DolphinScheduler-Master allocates tasks to workers, and by default provides three algorithms:
Weighted random (random)
Smoothing polling (roundrobin)
Linear load (lowerweight)
The default configuration is the linear load.
eg: master.host.selector = random (case-insensitive)
The configuration file is worker.properties
weight
All of the above load algorithms are weighted based on weights, which affect the outcome of the triage. You can set different weights for different machines by modifying the worker.weight value.
Preheating
With JIT optimisation in mind, we will let the worker run at low power for a period of time after startup so that it can gradually reach its optimal state, a process we call preheating. If you are interested, you can read some articles about JIT.
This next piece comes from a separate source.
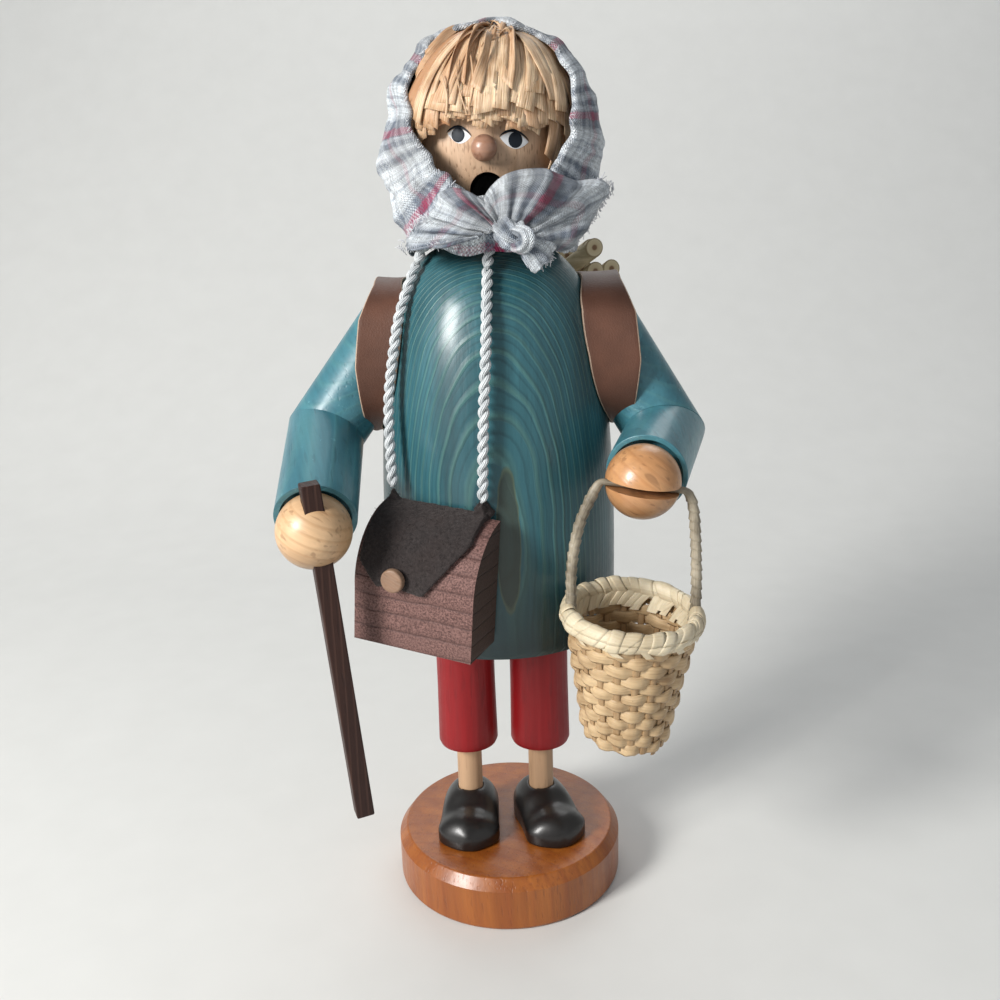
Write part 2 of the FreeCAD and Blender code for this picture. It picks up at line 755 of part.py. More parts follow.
def face_point(x, z):
    # The ball's surface in front of the given place.
    return head_y - math.sqrt(head_radius ** 2 - x ** 2 - (z - head_height) ** 2)


def nose(gap):
    tip = Vec(nose_x, face_point(nose_x, nose_height) - nose_set_back, nose_height)
    ball = Part.makeSphere(nose_radius + gap, tip)
    peg = bar(tip + away * (nose_radius + nose_peg_length), tip, nose_peg_radius + gap)
    return ball.fuse(peg).removeSplitter()


def hair_ball(gap):
    centre = Vec(0, head_y - hair_forward, head_height + hair_rise)
    return Part.makeSphere(head_radius + hair_thickness + gap, centre)


def hair_shell():
    scalp = Part.makeSphere(head_radius + glue_gap, Vec(0, head_y, head_height))
    return hair_ball(0).cut(scalp)


def hair_fringe(shell):
    reach = head_radius + head_radius
    keep = block(Vec(-reach, -reach, fringe_height), Vec(reach, fringe_back, fringe_height + reach))
    return one_solid(shell.common(keep))


def hair_side(shell, side):
    reach = head_radius + head_radius
    inner, outer = side * hair_side_front, side * reach
    keep = block(Vec(min(inner, outer), -reach, hair_side_bottom),
                 Vec(max(inner, outer), fringe_back, fringe_height - glue_gap))
    return one_solid(shell.common(keep))


def folded_ring(radius, fold, z):
    # A closed ring of equal arcs whose middles stand out and whose ends are drawn in.
    arcs = []
    step = 2 * math.pi / kerchief_fold_count
    deep, full = radius * (1 - fold), radius * (1 + fold)
    for number in range(kerchief_fold_count):
        first, middle, last = (step * (number + share) for share in (0, 0.5, 1))
        ends = [Vec(r * math.cos(a) + kerchief_shift_x, r * math.sin(a) + head_y, z)
                for r, a in ((deep, first), (full, middle), (deep, last))]
        arcs.append(Part.Arc(ends[0], ends[1], ends[2]).toShape())
    return Part.Wire(arcs)


def kerchief(coat, cord_room):
    rings = [folded_ring(kerchief_width * wide, fold, kerchief_bottom + kerchief_height * high)
             for high, wide, fold in kerchief_shares]
    cloth = Part.makeLoft(rings, True, False)
    collar = Part.makeCylinder(head_radius - hair_thickness / 2, head_height - kerchief_bottom + overrun,
                               Vec(0, head_y, kerchief_bottom - overrun))
    opening = bar(Vec(face_opening_x, head_y, face_opening_height),
                  Vec(face_opening_x, -coat_height, face_opening_height), face_opening_radius)
    return one_solid(cloth.cut([hair_ball(glue_gap), collar, opening, coat, cord_room]))


def kerchief_knot():
    radius = knot_height / 2
    end = Vec(knot_width / 2 - radius, 0, 0)
    knot = bar(end * -1, end, radius).fuse(Part.makeSphere(radius, end)).fuse(Part.makeSphere(radius, end * -1))
    knot.translate(knot_centre)
    for side in (-1, 1):
        tail = Part.makeBox(knot_tail_width, knot_tail_thickness, knot_tail_length,
                            Vec(-knot_tail_width / 2, -knot_tail_thickness / 2, -knot_tail_length))
        tail.rotate(origin, away, -side * knot_tail_angle)
        tail.translate(knot_centre)
        knot = knot.fuse(tail)
    return one_solid(knot)


def main():
    os.makedirs("parts", exist_ok=True)
    outside = coat_outside()
    left = (left_shoulder, left_elbow, left_hand_centre)
    right = (right_shoulder, right_elbow, right_hand_centre)
    left_arm = upper_arm(*left, outside, -1)
    right_arm = upper_arm(*right, outside, 1)
    save("base_disc", base_disc())
    save("left_shoe", shoe(left_leg_x, left_shoe_turn))
    save("right_shoe", shoe(right_leg_x, right_shoe_turn))
    save("left_ankle_dowel", ankle_dowel(left_leg_x))
    save("right_ankle_dowel", ankle_dowel(right_leg_x))
    save("left_trouser_leg", trouser_leg(left_leg_x))
    save("right_trouser_leg", trouser_leg(right_leg_x))
    save("hem_plate", hem_plate())
    save("incense_tray", incense_tray())
    save("tray_nail", tray_nail())
    save("coat_body", coat_body(outside))
    save("shoulder_dowels", Part.makeCompound([shoulder_dowel(-1, 0), shoulder_dowel(1, 0)]))
    save("left_upper_arm", left_arm)
    save("right_upper_arm", right_arm)
    save("left_forearm", forearm(*left))
    save("right_forearm", forearm(*right))
    save("elbow_dowels", Part.makeCompound([elbow_dowel(*left, 0), elbow_dowel(*right, 0)]))
    save("wrist_dowels", Part.makeCompound([wrist_dowel(left_elbow, left_hand_centre, 0),
                                            wrist_dowel(right_elbow, right_hand_centre, 0)]))
    save("left_hand", left_hand())
    save("right_hand", right_hand())
    save("walking_stick", walking_stick(0))
    head = head_group()
    save("head", head)
    save("nose", nose(0))
    shell = hair_shell()
    save("hair_fringe", hair_fringe(shell))
    save("hair_left", hair_side(shell, -1))
    save("hair_right", hair_side(shell, 1))
    neck_room = soft_route(neck_route(), cord_radius + soft_gap)[0]
    save("kerchief", kerchief(outside, neck_room))
    save("kerchief_knot", kerchief_knot())
    save("bag_neck_cord", bag_cord("neck cord", neck_route()))
    save("bag_cord_left", bag_cord("left cord", hanging_route(cord_left_route, 0)))
    save("bag_cord_right", bag_cord("right cord", hanging_route(cord_right_route, 1)))
    save("bag_block", bag_block())
    save("bag_flap", bag_flap())
    save("bag_button", bag_frame(button_shape(0)))
    save("left_strap", strap(-1, left_strap_edge_shares, [outside, left_arm, forearm(*left)]))
    save("right_strap", strap(1, right_strap_edge_shares, [outside, right_arm, forearm(*right)]))
    save("carrying_board", carrying_board())
    save("stick_bundle", bundle_sticks())
    save("bundle_ties", bundle_ties())
    rim = basket_rim()
    save("basket_rim", rim)
    save("basket_wall", basket_wall(rim))
    save("basket_bottom", basket_bottom())
    save("basket_handle", basket_handle(rim))


main()
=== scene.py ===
import bmesh
import bpy
import random
from math import atan2, copysign, cos, degrees, exp, hypot, pi, radians, sin, sqrt, tau
from random import uniform
from mathutils import Matrix, Vector, noise


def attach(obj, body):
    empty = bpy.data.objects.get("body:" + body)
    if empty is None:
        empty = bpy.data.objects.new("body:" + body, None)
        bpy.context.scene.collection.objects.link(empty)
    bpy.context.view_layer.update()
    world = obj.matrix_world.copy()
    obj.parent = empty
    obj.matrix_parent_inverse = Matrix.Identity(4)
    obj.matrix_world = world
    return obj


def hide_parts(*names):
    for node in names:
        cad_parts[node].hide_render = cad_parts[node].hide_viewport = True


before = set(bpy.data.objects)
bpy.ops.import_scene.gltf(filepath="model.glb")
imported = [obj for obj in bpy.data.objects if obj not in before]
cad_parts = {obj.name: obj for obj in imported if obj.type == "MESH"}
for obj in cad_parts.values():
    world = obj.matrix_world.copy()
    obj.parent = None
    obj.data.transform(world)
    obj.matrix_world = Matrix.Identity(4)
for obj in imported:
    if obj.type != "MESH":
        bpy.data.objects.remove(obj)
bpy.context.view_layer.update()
mm = 0.001
weldGap = 0.004 * mm
sharpEdge = 28.0
bagTurn = radians(22.0)
print("stage: frame loaded")


def vec(x, y, z):
    return Vector((x, y, z)) * mm


def mixed(a, b, share):
    return a + (b - a) * share


def smoothStep(low, high, value):
    t = min(1.0, max(0.0, (value - low) / (high - low)))
    return t * t * (3 - 2 * t)


def wobble(point, scale, seed=0.0):
    # smooth noise from -1 to 1 at a place; scale in metres
    return noise.noise(Vector(point) / scale + Vector((seed, seed * 1.7, seed * 0.3)))


def table(rows, value):
    # straight reading between the rows of a table of numbers
    if value <= rows[0][0]:
        return rows[0][1]
    for (a, low), (b, high) in zip(rows, rows[1:]):
        if value <= b:
            return mixed(low, high, (value - a) / (b - a))
    return rows[-1][1]


def spoke(a, b, angle):
    # the way that stands at an angle from a toward b
    return a * cos(angle) + b * sin(angle)


def frameAt(frames, share):
    return frames[round(share * (len(frames) - 1))]


def modified(piece, kind, **settings):
    made = piece.modifiers.new(kind.lower(), kind)
    for key, value in settings.items():
        setattr(made, key, value)


def finishPiece(name, bm, material, body, replaces=(), sharpAngle=None, merge=0.0, outward=False):
    # turns a bmesh into a named piece on its body; outward turns all faces out first
    if outward:
        bmesh.ops.recalc_face_normals(bm, faces=bm.faces)
    if merge:
        bmesh.ops.remove_doubles(bm, verts=bm.verts, dist=merge)
    for face in bm.faces:
        face.smooth = True
    if sharpAngle:
        for edge in bm.edges:
            if len(edge.link_faces) == 2 and edge.calc_face_angle(0) > radians(sharpAngle):
                edge.smooth = False
    mesh = bpy.data.meshes.new(name)
    bm.to_mesh(mesh)
    bm.free()
    piece = bpy.data.objects.new(name, mesh)
    bpy.context.scene.collection.objects.link(piece)
    mesh.materials.append(material)
    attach(piece, body)
    if replaces:
        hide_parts(*replaces)
    return piece


def addGrid(bm, across, along, place, size=(1.0, 1.0)):
    # a sheet of squares, each corner moved to place(u, v); size is its flat size for the UV map
    uvLayer = bm.loops.layers.uv.verify()
    made = bmesh.ops.create_grid(bm, x_segments=across, y_segments=along, size=0.5)["verts"]
    flat = {vert: (vert.co.x + 0.5, vert.co.y + 0.5) for vert in made}
    for face in {face for vert in made for face in vert.link_faces}:
        for loop in face.loops:
            u, v = flat[loop.vert]
            loop[uvLayer].uv = (u * size[0], v * size[1])
    for vert in made:
        vert.co = place(*flat[vert])
    return made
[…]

So the worker will gradually reach its maximum weight over time after it starts (by default ten minutes, we don’t provide a configuration item, you can change it and submit a PR if needed).
Random (weighted)
Smoothed polling (weighted)
An obvious drawback of the weighted polling algorithm. Namely, under certain specific weights, weighted polling scheduling generates an uneven sequence of instances, and this unsmoothed load may cause some instances to experience transient high loads, leading to a risk of system downtime. To address this scheduling flaw, we provide a smooth weighted polling algorithm.
Each worker is given two weights, weight (which remains constant after warm-up is complete) and current_weight (which changes dynamically), for each route. The current_weight + weight is iterated over all the workers, and the weight of all the workers is added up and counted as total_weight, then the worker with the largest current_weight is selected as the worker for this task. current_weight-total_weight.
Linear weighting (default algorithm)
The algorithm reports its own load information to the registry at regular intervals. We base our judgement on two main pieces of information
- load average (default is the number of CPU cores * 2)
- available physical memory (default is 0.3, in G)
If either of the two is lower than the configured item, then this worker will not participate in the load. (no traffic will be allocated)
You can customise the configuration by changing the following properties in worker.properties
- worker.max.cpuload.avg=-1 (worker max cpuload avg, only higher than the system cpu load average, worker server can be dispatched tasks. default value -1: the number of cpu cores * 2)